▸ Dataset rows
--- Begin ---

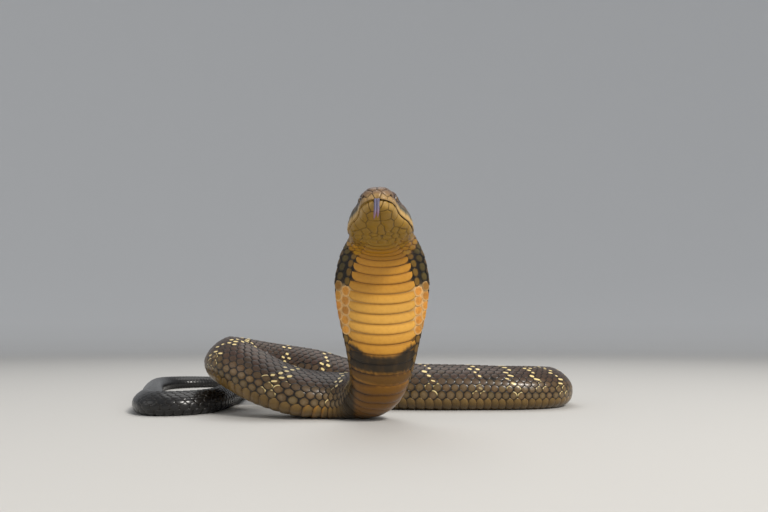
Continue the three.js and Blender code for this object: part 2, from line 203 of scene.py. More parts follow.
# The head's outline at shares of its length
head_half_width = shape_curve([
    (0, 1), (0.12, 1), (0.3, 0.99), (0.48, 0.88), (0.66, 0.62), (0.82, 0.51), (0.93, 0.45), (1, 0.41),
])
crown_height = shape_curve([(0, 17.5), (0.2, 19), (0.5, 20.5), (0.68, 21), (0.84, 18.8), (0.95, 16), (1, 14)])
jaw_depth = shape_curve([(0, 12.5), (0.2, 12.5), (0.5, 10.5), (0.8, 7.5), (0.94, 6.2), (1, 5.5)])
mouth_line = shape_curve([(0, 2), (0.2, -0.5), (0.42, -1.8), (0.75, 0.3), (1, 1.6)])


# The middle line

def travelled(points):
    """Distance along a line of points, at each of them."""
    steps = np.linalg.norm(np.diff(points, axis=-2), axis=-1)
    return np.concatenate([np.zeros((*steps.shape[:-1], 1)), np.cumsum(steps, axis=-1)], axis=-1)


def eased(points, count, passes):
    """The line as count points an even distance apart, smoothed over and over."""
    at = travelled(points)
    even = np.linspace(0, at[-1], count)
    line = np.stack([np.interp(even, at, points[:, k]) for k in range(3)], 1)
    for _ in range(passes):
        line[1:-1] = (2 * line[1:-1] + line[:-2] + line[2:]) / 4
    return line


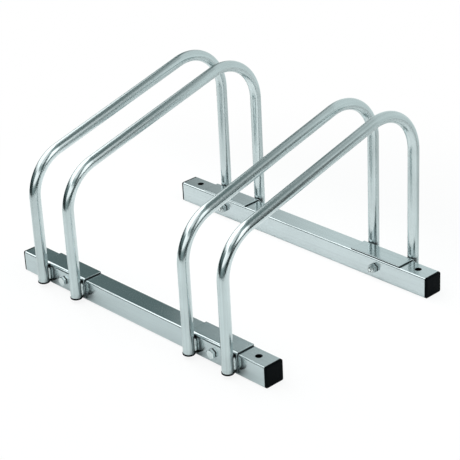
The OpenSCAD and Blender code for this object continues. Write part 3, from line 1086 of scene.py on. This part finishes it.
# %% [markdown]
# ## Rail caps
# A cap is a flat plastic lid with a rounded rim and a hollow stem that grips inside the rail. A
# block is cut to the rail's section, its long edges are rounded like the rail's own corners, and
# the outer rim gets a smaller round. One round for all edges would be quicker, but it would not
# meet the rail.

# %% Rail caps
rail_corner = 2.2 * mm
cap_round = 1.6 * mm
rail_wall = 1.5 * mm
stem_wall = 2 * mm
stem_play = 0.1 * mm
lid_border = 0.5 * mm
hollow_share = 0.95


def rail_cap(name, low, high, way):
    """way is -1 for a cap on a rail's left end and 1 for one on its right end."""
    rail_low, rail_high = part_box("front_rail" if "front" in name else "rear_rail")
    rail_end = rail_low.x if way < 0 else rail_high.x
    outer = low.x if way < 0 else high.x
    stem_end = high.x if way < 0 else low.x
    section = Vector((high.y - low.y, high.z - low.z))
    centre = (low + high) / 2
    bm = bmesh.new()
    bmesh.ops.create_cube(bm, size=1.0)
    bmesh.ops.scale(bm, vec=(abs(outer - rail_end), section.x, section.y), verts=bm.verts)
    bmesh.ops.translate(bm, vec=((outer + rail_end) / 2, centre.y, centre.z), verts=bm.verts)
    long_edges = [edge for edge in bm.edges if abs(edge.verts[0].co.x - edge.verts[1].co.x) > cap_round]
    bmesh.ops.bevel(bm, geom=long_edges, offset=rail_corner, segments=6, profile=0.5,
                    affect="EDGES", material=-1)
    rim = [edge for edge in bm.edges if all(abs(vert.co.x - outer) < 0.01 * mm for vert in edge.verts)]
    bmesh.ops.bevel(bm, geom=rim, offset=cap_round, segments=5, profile=0.5,
                    affect="EDGES", material=-1)
    lid = next(face for face in bm.faces if face.normal.x * way > 0.99)
    bmesh.ops.inset_individual(bm, faces=[lid], thickness=lid_border)
    back = next(face for face in bm.faces if face.normal.x * way < -0.99)
    bmesh.ops.inset_individual(bm, faces=[back], thickness=rail_wall + stem_play)
    stem = bmesh.ops.extrude_discrete_faces(bm, faces=[back])["faces"][0]
    bmesh.ops.translate(bm, vec=(stem_end - rail_end, 0, 0), verts=stem.verts)
    bmesh.ops.inset_individual(bm, faces=[stem], thickness=stem_wall)
    hollow = bmesh.ops.extrude_discrete_faces(bm, faces=[stem])["faces"][0]
    bmesh.ops.translate(bm, vec=((rail_end - stem_end) * hollow_share, 0, 0), verts=hollow.verts)
    return finish_piece(bm, name + "_lid", black_plastic, "cap_plastic", name, smooth_angle=40)


for name in names_of("rail_cap"):
    print_sizes(rail_cap(name, *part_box(name), -1 if "left" in name else 1), name)
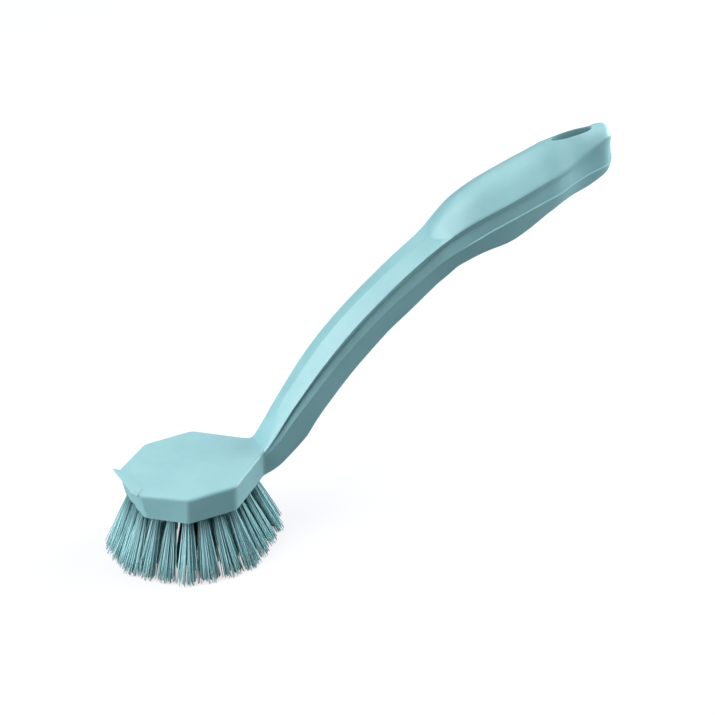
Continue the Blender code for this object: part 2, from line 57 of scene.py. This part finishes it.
# Filaments: loops to a tuft, their thickness, and how far they spread at the head and at their tips
LOOPS = 46
FILAMENT_RADIUS = 0.00022
FILAMENT_SIDES = 5
FILAMENT_UNEVEN = 0.1
TIP_SHARE = 0.82
HEAD_UNDERSIDE = 0.0320
ROOT_RADIUS = 0.0022
FAN_WIDTH = 1.62
FAN_MARGIN = FILAMENT_RADIUS * 1.5
INNER_FULLNESS = 1.9
GOLDEN_TURN = 2.39996
TURN_UNEVEN = 0.25
LEAST_SPREAD = 0.88
SECOND_LEG_LEAST = 0.75
SECOND_LEG_MOST = 1.1
STRAY_SHARE = 0.04
STRAY_REACH = 1.35
TIP_RAGGED = 0.0028
TIP_RAGGED_POWER = 1.6
LEAST_LENGTH = 0.001
LEG_BOW = 0.00032
LEG_RINGS = 4

# First seeds of the random draws, for the tufts of the CAD and for those of the ring
TUFT_SEED = 100
RING_SEED = 500

# The fold over the flat wire: how far out its sides stand, how wide it runs and how high it goes
FOLD_SIDE = 0.00062
FOLD_SIDE_SPREAD = 0.0009
FOLD_WIDTH = 0.0013
FOLD_HEIGHT = 0.00145
FOLD_HEIGHT_SPREAD = 0.0012

# Colours of the moulded handle and of the filaments
PLASTIC = (0.220, 0.465, 0.500, 1.0)
FILAMENT = (0.360, 0.640, 0.680, 1.0)

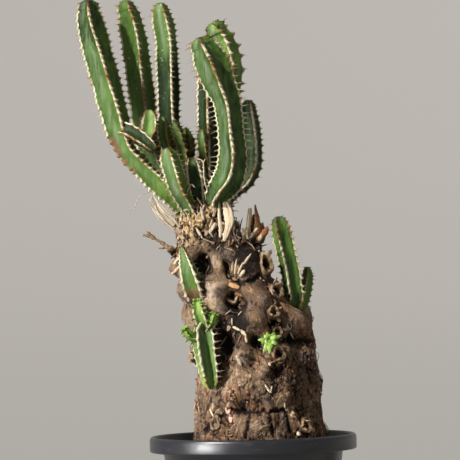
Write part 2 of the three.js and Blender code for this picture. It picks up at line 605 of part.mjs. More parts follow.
// Each later piece is cut clear of the bark and of the stems before it, so that it is seated on them.
let clearance = barkClearance;
for (const [name, limbs] of Object.entries(STEMS)) {
  const whole = limbs.map((limb) => ribbedStem(name, limb)).reduce((body, limb) => body.add(limb));
  plant.add(namedMesh(name, mainBody(whole.subtract(clearance)), FINISH.green));
  for (const limb of limbs) clearance = clearance.add(ribbedStem(name, limb, SEAT_CLEARANCE));
}
plant.add(namedMesh("rosette", mainBody(rosette().subtract(clearance)), FINISH.freshGreen));
for (const [name, blades] of Object.entries(DRY)) {
  const whole = blades.map((rows) => blade(rows)).reduce((body, rows) => body.add(rows));
  plant.add(namedMesh(name, mainBody(whole.subtract(clearance)), FINISH.dry));
}

export default plant;
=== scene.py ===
"""A potted caudex euphorbia: its bark, ribbed green stems, dry pieces and pot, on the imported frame.

Lengths are millimetres, with +Z up and the front at -Y. Each finished mesh is scaled to metres.
"""
import math
import random
from bisect import bisect_right
from collections import namedtuple

import bmesh
import bpy
from mathutils import Matrix, Vector, noise


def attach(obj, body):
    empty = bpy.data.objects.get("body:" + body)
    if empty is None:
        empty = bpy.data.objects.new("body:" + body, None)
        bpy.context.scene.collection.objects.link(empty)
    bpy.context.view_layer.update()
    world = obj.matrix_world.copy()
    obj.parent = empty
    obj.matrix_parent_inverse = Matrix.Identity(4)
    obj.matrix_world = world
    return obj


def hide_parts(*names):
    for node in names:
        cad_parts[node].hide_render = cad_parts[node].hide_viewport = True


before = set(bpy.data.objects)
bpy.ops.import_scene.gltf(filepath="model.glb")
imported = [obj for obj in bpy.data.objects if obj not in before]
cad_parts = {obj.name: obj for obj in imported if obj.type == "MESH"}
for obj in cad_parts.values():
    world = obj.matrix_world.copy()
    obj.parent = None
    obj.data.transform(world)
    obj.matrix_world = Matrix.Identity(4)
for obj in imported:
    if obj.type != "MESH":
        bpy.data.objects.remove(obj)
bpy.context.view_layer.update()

# Blender's vector noise takes its offsets from this seed, so that each run gives the same bark.
NOISE_SEED = 7
noise.seed_set(NOISE_SEED)

MM = 0.001
FRONT = Vector((0, -1, 0))
UP = Vector((0, 0, 1))
FULL_TURN = 2 * math.pi

# Seeds of the random draws. The stems' seeds count on from theirs.
SEEDS = {"scars": 5, "chips": 11, "splinters": 17, "rosette": 3, "dry_pieces": 21, "crown_husks": 42,
         "crown_stalks": 43, "soil": 8, "stems": 100}
KNOB_DRAW = {"seed": 20261, "factor": 16807, "modulus": 2147483647}

# Camera: level, square on, a long way off, with the photograph's small roll.
CAMERA_PLACE = (-13.3, -2900, 278.7)
CAMERA_VIEW = math.radians(6.58)
CAMERA_ROLL = math.radians(1.3)
CAMERA_CLIPS = (0.1, 30)

# Light: a key from the upper left, a soft box low on the left that shines on the pot, and a soft sky.
KEY_FROM = {"turn": math.radians(-54), "rise": math.radians(37)}
KEY_STRENGTH = 6.4
KEY_SOFTNESS = math.radians(2.5)
KEY_COLOUR = (1, 0.965, 0.91)
SKY_STRENGTH = 0.36
SKY_COLOUR = (1, 0.985, 0.95, 1)
SOFT_BOX = {"turn": math.radians(-55), "rise": math.radians(5), "away": 2400, "size": (560, 380),
            "watts": 2.6, "spread": math.radians(30)}
FLOOR_COLOUR = (0.27, 0.265, 0.258, 1)
FLOOR_SECTION = [(0, 0), (2200, 0), (4200, 20), (5200, 150), (6200, 400), (7200, 740),
                 (8500, 1220), (10000, 1800)]
FLOOR_STEPS = 96

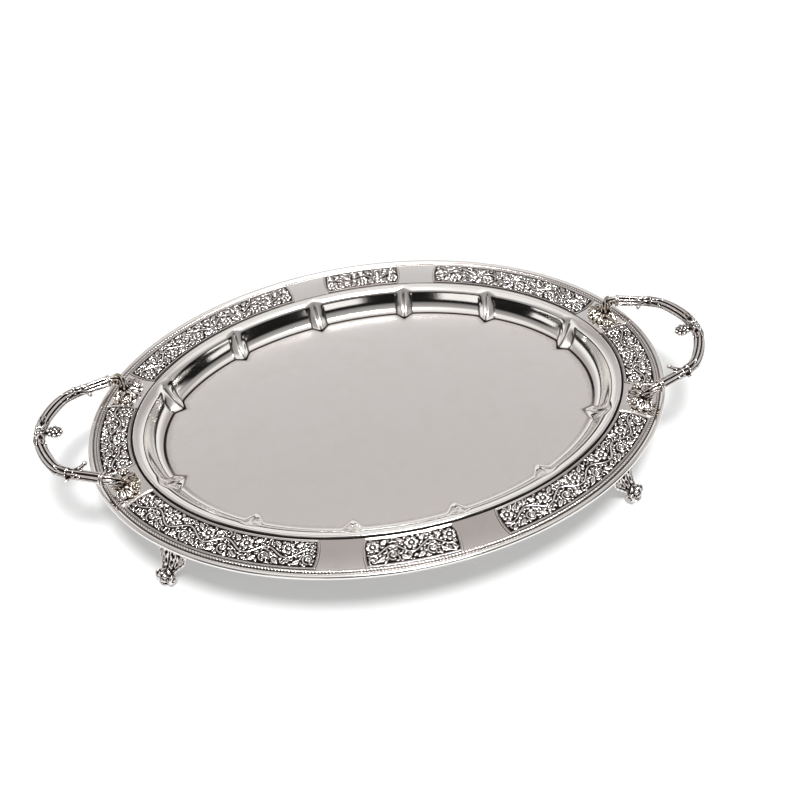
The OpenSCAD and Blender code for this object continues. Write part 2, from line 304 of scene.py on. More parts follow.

--- End ---

Look back at the data above. Transcribe exactly the lines starting at the line that contains "for (const [name, blades]" and ending at the line that contains "cad_parts[node].hide_render = cad_parts[node].hide_viewport".

for (const [name, blades] of Object.entries(DRY)) {
  const whole = blades.map((rows) => blade(rows)).reduce((body, rows) => body.add(rows));
  plant.add(namedMesh(name, mainBody(whole.subtract(clearance)), FINISH.dry));
}

export default plant;
=== scene.py ===
"""A potted caudex euphorbia: its bark, ribbed green stems, dry pieces and pot, on the imported frame.

Lengths are millimetres, with +Z up and the front at -Y. Each finished mesh is scaled to metres.
"""
import math
import random
from bisect import bisect_right
from collections import namedtuple

import bmesh
import bpy
from mathutils import Matrix, Vector, noise


def attach(obj, body):
    empty = bpy.data.objects.get("body:" + body)
    if empty is None:
        empty = bpy.data.objects.new("body:" + body, None)
        bpy.context.scene.collection.objects.link(empty)
    bpy.context.view_layer.update()
    world = obj.matrix_world.copy()
    obj.parent = empty
    obj.matrix_parent_inverse = Matrix.Identity(4)
    obj.matrix_world = world
    return obj


def hide_parts(*names):
    for node in names:
        cad_parts[node].hide_render = cad_parts[node].hide_viewport = True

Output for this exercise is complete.